Assustador. Uma arena à frente sugeria um palco, e foi mesmo destinado a ser palco, eu saberia depois. Palco pra dança, palco pra orquestra, palco para noivos tirarem fotografia e minha amiga do peito praticar tai chi uma vez por semana, e olhe que gratuitamente.
Alguém gritou: Tem encanamento! Tinha. Depois ficamos embevecidos por entender que seriam as cachoeiras (riram de mim quando falei cachoeiras, achei melhor mudar pra queda d´água).
O impacto. Assaltador. Árido. Em nada, familiar.

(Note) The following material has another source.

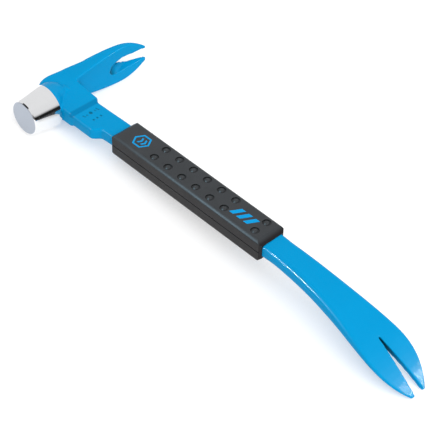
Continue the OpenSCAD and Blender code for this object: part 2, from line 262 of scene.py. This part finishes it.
def noise_node(tree, place, scale, detail=2.0, roughness=0.5):
    node = tree.nodes.new("ShaderNodeTexNoise")
    node.inputs["Detail"].default_value = detail
    node.inputs["Roughness"].default_value = roughness
    tree.links.new(place, node.inputs["Vector"])
    if isinstance(scale, (int, float)):
        node.inputs["Scale"].default_value = scale
    else:
        tree.links.new(scale, node.inputs["Scale"])
    return node.outputs["Fac"]


FLOAT, VECTOR, COLOUR = "NodeSocketFloat", "NodeSocketVector", "NodeSocketColor"

# %% Group: relief, a fine texture over a broad waviness
relief, g_in, g_out = new_group(
    "relief",
    [("Place", VECTOR, None), ("Fine Scale", FLOAT, 2000.0), ("Fine Height", FLOAT, 1.0),
     ("Broad Scale", FLOAT, 120.0), ("Broad Height", FLOAT, 1.0)],
    [("Height", FLOAT)])
fine_grain = noise_node(relief, g_in.outputs["Place"], g_in.outputs["Fine Scale"], 3, 0.55)
broad_wave = noise_node(relief, g_in.outputs["Place"], g_in.outputs["Broad Scale"], 2, 0.5)
fine_part = math_node(relief, "MULTIPLY", fine_grain, g_in.outputs["Fine Height"])
broad_part = math_node(relief, "MULTIPLY", broad_wave, g_in.outputs["Broad Height"])
relief.links.new(math_node(relief, "ADD", fine_part, broad_part), g_out.inputs["Height"])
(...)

E em frente à minha casa!
Aqueles dias seguintes foram de sofrimento para mim, não porque eu ansiasse pela abertura do lugar ao público, não, isso depois eu viria a descobrir que seria um verdadeiro inferno jurássico, crianças com ônibus, ônibus com idosos, idosos com ou sem ônibus, sem falar nas passeatas e lançamento de sorvete.
Não, a simples presença do parque em frente ao sono que me vigiava, ao café da manhã que eu tomava, e lá estava ele ali, grande, quieto, que nem precisava de gente lá, era o meu estado ante aquele gigante em espírito montado e perturbador.
À hora de ir dormir, conseguia evocar a história dos velhos da família, o Curupira vinha, os pés para trás, me assombrar a noite inteira, .
À noite o parque me parecia pavoroso. Não porque eu fosse caminhar por lá, nunquinha, mas porque ele existia ali, bem à minha frente, poucos metros a me afastar daquela imensidão que eu julgava escura, entrevada, seca.
Mas de manhã, nos dias de semana, pessoas trabalhando e seguindo sua vida, aí sim, depois da inauguração, que foi em grande escala, acredite, tantas inaugurações, tantas camisetas por ali, tantas conversinhas pela cidade com a mesma pergunta inicial: “ Você já foi ao Curupira?” Quem foi, foi milhares de vezes, quem não foi, era impelido a ir, até gente de cadeira de rodas chegava cercado de familiares, nunca vi tanta comoção por causa de um parque. Ecológico. Mais que isso, Curupira.
Voltando ao “de manhã” , pois acabei me distraindo com a inauguração, depois de tantas inaugurações, o que era fantástico passou a ser ordinário, e aqui eu explico, simples, comum. Aí, sim, era a hora que eu podia atravessar a avenida, percorrer a ilha gramada e atingir o outro lado, vestida de tênis, malha, óculos de sol e boné, e andar por ali, céu azul e ensolarado da cidade, subir as trilhas, avistar a cidade de lá de cima, me sentar nos banquinhos de cimento, observar as formas redondas ou atléticas dos freqüentadores.
Grande parque, assustador ainda, mas um espetáculo a cada entrada, a cada vislumbre, a cada gotinha de queda d´água, artificial, eu sei, mas ainda, assim despencando frescor nessa cidade quente.
Depois vieram as carpas, muitas negras, poucas alaranjadas, as tartarugas, que a gente gostava de alimentar, as pouquíssimas árvores que cheguei a inquirir porque não se plantava mais, a grama que foi virando um charco até que deram jeito, há bem pouco tempo.
Toda semana, uma novidade, toda semana eu estava lá, plantavam uma florzinha, eu via. Retiravam uma pedra, eu também via, aparavam a grama, eu aplaudia.
Um dia mudei de lá de frente, mas confesso que foi um alívio. O barulho era infernal, até circo e parquinho de diversões instalaram ao lado do prédio, penso que acharam que fosse um complexo temático, eu achei um inferno astral que nenhum Feng Shui dava jeito.
Também a presença da massa rochosa parada à frente da minha janela nunca dissipou a estranheza de percebê-la tão próxima. O silêncio da noite jamais me confortou depois que esse parque apareceu, embora essa pedreira já estivesse lá desde o inicio da Humanidade, com seus macaquinhos e pássaros pequeninos. A inauguração foi o que chocou, o portão é que me enclausurou, as paredes basálticas é que me espremiam para dentro do meu próprio apartamento.
Hoje vou raramente. Tem árvores novas, gente nova, pedra nova, mas as pistas e as quedas d´ água continuam por lá, intactas.
Quando vou, dou algumas voltas nas trilhas, mas gosto mesmo é de me sentar num banco de cimento, olhar tudo sob o sol da manhã, achar graça num empreendimento esculpido por homens, mas é o Curupira que ainda impera, personificado também em cimento num canto de lá, pequenino, feio, cheio de poder, porém. Eu ainda sei, ele é a magia, a lenda, o mito. O Amedrontador.
Sabia que tem gente que acredita em Curupira?